**STATED TASK:** Report how many lines contain "Blender". Give the number and nothing else.

3D code data
============

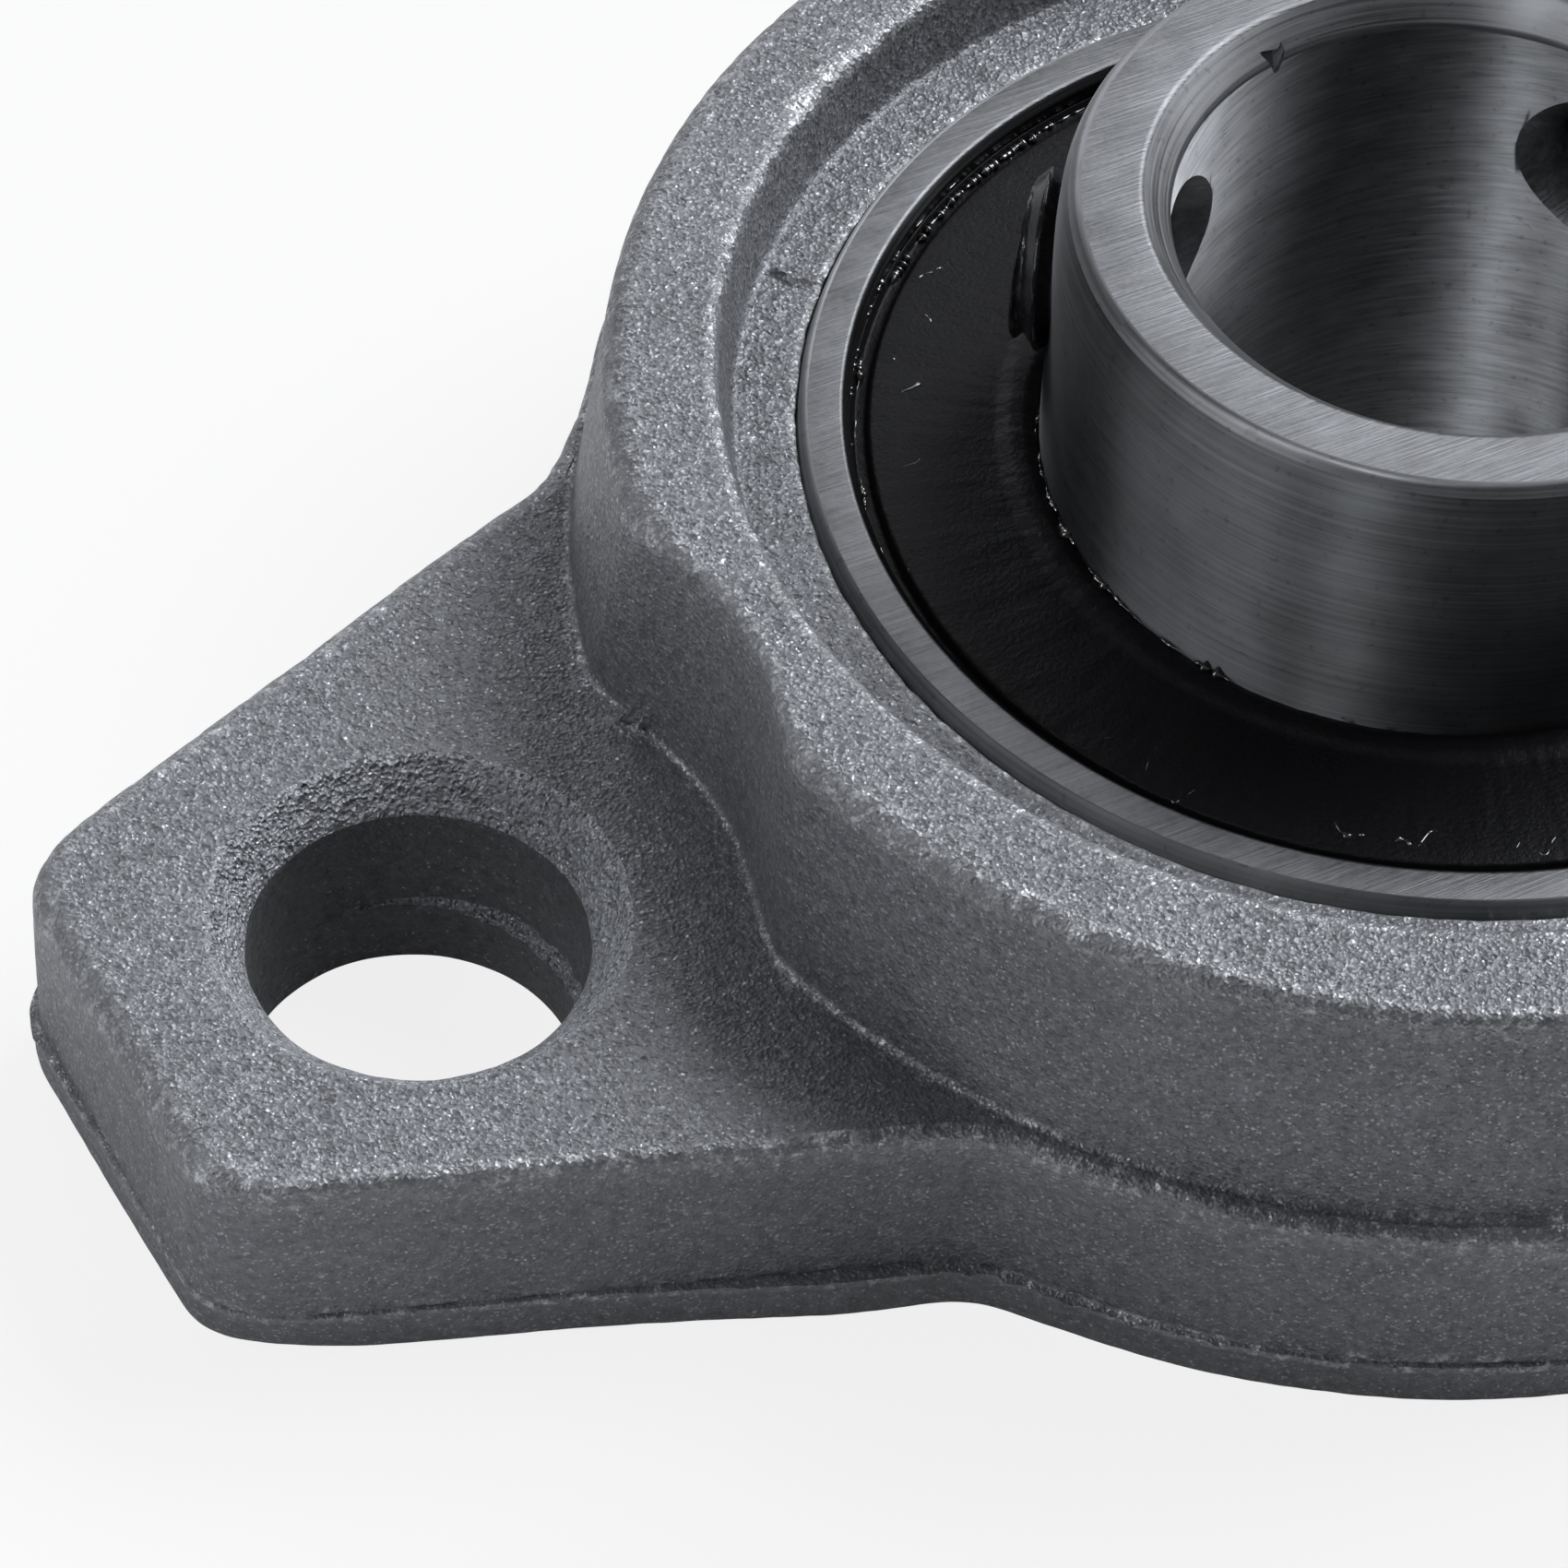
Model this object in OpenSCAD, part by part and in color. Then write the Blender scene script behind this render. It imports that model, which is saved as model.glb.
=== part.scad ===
// Two-bolt flange bearing for a 12 mm shaft.
// A die-cast zinc housing holds a self-aligning insert bearing in a spherical seat.
// Sizes are in millimetres. The origin is on the mounting face, under the bearing centre.
// +Z points along the shaft to the collar end, and +X runs along the line of the two bolts.

/* [Flange] */
// Distance between the two bolt holes
bolt_spacing = 48; // [47:0.25:50]
// Overall length along the bolt line
flange_l = 62; // [60:0.5:64]
// Diameter of the round middle of the flange
flange_d = 38; // [37.5:0.25:41]
// Thickness from the mounting face to the top of the ears
flange_t = 5.5; // [4.75:0.25:6]
// Diameter of each bolt hole
bolt_hole_d = 7; // [5.5:0.1:7.4]
// Width of the countersink round the bolt hole
bolt_chamfer = 0.9; // [0.3:0.1:1.1]
// Width of the ear across its flat end
ear_end_w = 9.9; // [9:0.1:12]
// Width of the ear where it meets the round middle
ear_root_w = 21; // [19:0.25:23]
// Distance from the centre to that root
ear_root_x = 15.4; // [14.5:0.1:16]
// Radius of the two corners of an ear end
corner_r = 2.2; // [1.2:0.1:3]
// Radius that blends the ear side into the round middle
neck_r = 3; // [1:0.25:5]
// Rounding of the flange's top edges
edge_r = 0.6; // [0.3:0.05:0.9]

/* [Die halves] */
// Height of the parting line above the mounting face
parting_z = 1.3; // [0.8:0.1:2]
// Step at the parting line, where the lower half stands proud
parting_step = 0.1; // [0.05:0.05:0.2]
// Rounding of that step
parting_r = 0.08; // [0.04:0.01:0.15]

/* [Boss] */
// Height of the rim above the mounting face
housing_h = 11; // [10.5:0.1:12.5]
// Diameter of the boss at its foot
boss_d = 36.6; // [36:0.1:37.2]
// Amount by which the boss wall leans in over its height
boss_draft = 0.65; // [0.3:0.05:0.9]
// Rounding of the boss's top edge
boss_edge_r = 0.35; // [0.2:0.05:0.6]
// Fillet between the boss and the ear
foot_r = 0.45; // [0.2:0.05:0.6]
// Radius of the scallop that clears the bolt head, at its foot
scallop_r = 7; // [6:0.1:7.2]
// Amount by which the scallop opens towards the rim
scallop_draft = 0.45; // [0.1:0.05:0.5]
// Inner diameter of the rim at the top
rim_d = 30.5; // [30.2:0.1:31]
// Rounding of the rim's inner edge
rim_edge_r = 0.25; // [0.1:0.05:0.4]
// Depth of the pressed recess below the rim
recess_depth = 1.7; // [1.4:0.1:2]
// Amount by which the recess wall leans in
recess_lean = 0.3; // [0.1:0.05:0.5]
// Chamfer round the opening in the mounting face
back_chamfer = 0.35; // [0.1:0.05:0.5]

/* [Bearing] */
// Shaft size, the bore of the inner ring
shaft_d = 12; // [11.5:0.1:12.4]
// Height of the bearing centre above the mounting face
bearing_z = 5.5; // [5.3:0.1:5.7]
// Diameter of the spherical outside of the outer ring
outer_d = 28; // [27.8:0.05:28.2]
// Width of the outer ring
outer_w = 8; // [7.9:0.05:8.2]
// Running clearance between the outer ring and its seat
seat_gap = 0.03; // [0.02:0.01:0.08]
// Inner diameter of the outer ring's shoulders
outer_shoulder_d = 23.3; // [23:0.1:23.6]
// Outside diameter of the inner ring and its collar
collar_d = 16.7; // [16.3:0.1:17]
// Length of the inner ring
inner_l = 14.5; // [14:0.1:16]
// Height of the collar above the face of the outer ring
collar_out = 6.5; // [6:0.1:7]
// Chamfer at the collar mouth of the bore
bore_chamfer = 0.66; // [0.3:0.02:0.8]
// Width of the other chamfers of the inner ring
ring_chamfer = 0.32; // [0.2:0.02:0.5]
// Height of the chamfer round the outside of the collar
collar_chamfer_h = 0.42; // [0.2:0.02:0.6]

/* [Balls and cage] */
// Ball diameter
ball_d = 4.762; // [4.5:0.001:4.9]
// Diameter of the circle of ball centres
pitch_d = 20; // [19.9:0.05:20.1]
// Clearance between a ball and each race
ball_gap = 0.02; // [0.01:0.005:0.04]
// Radius of a race as a share of the ball diameter
race_share = 0.52; // [0.515:0.005:0.54]
// Sheet thickness of the cage
cage_t = 0.3; // [0.2:0.02:0.34]
// Clearance between a ball and its cage pocket
pocket_gap = 0.05; // [0.02:0.01:0.08]
// Width of the cage ribbon across the pitch circle
cage_w = 2.2; // [1.8:0.1:2.4]
// Diameter of a cage rivet
rivet_d = 0.8; // [0.6:0.05:0.9]
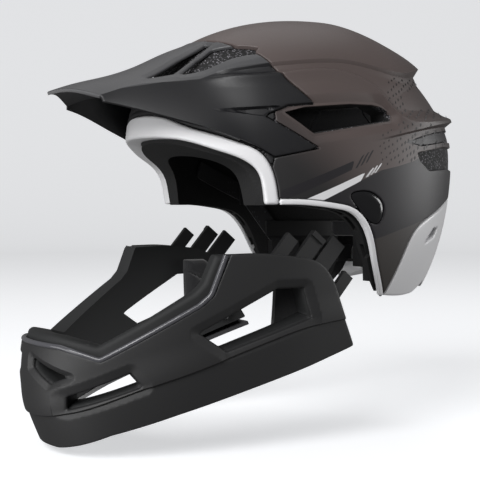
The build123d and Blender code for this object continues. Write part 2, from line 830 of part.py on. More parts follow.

============

**FINAL RESULT:** 2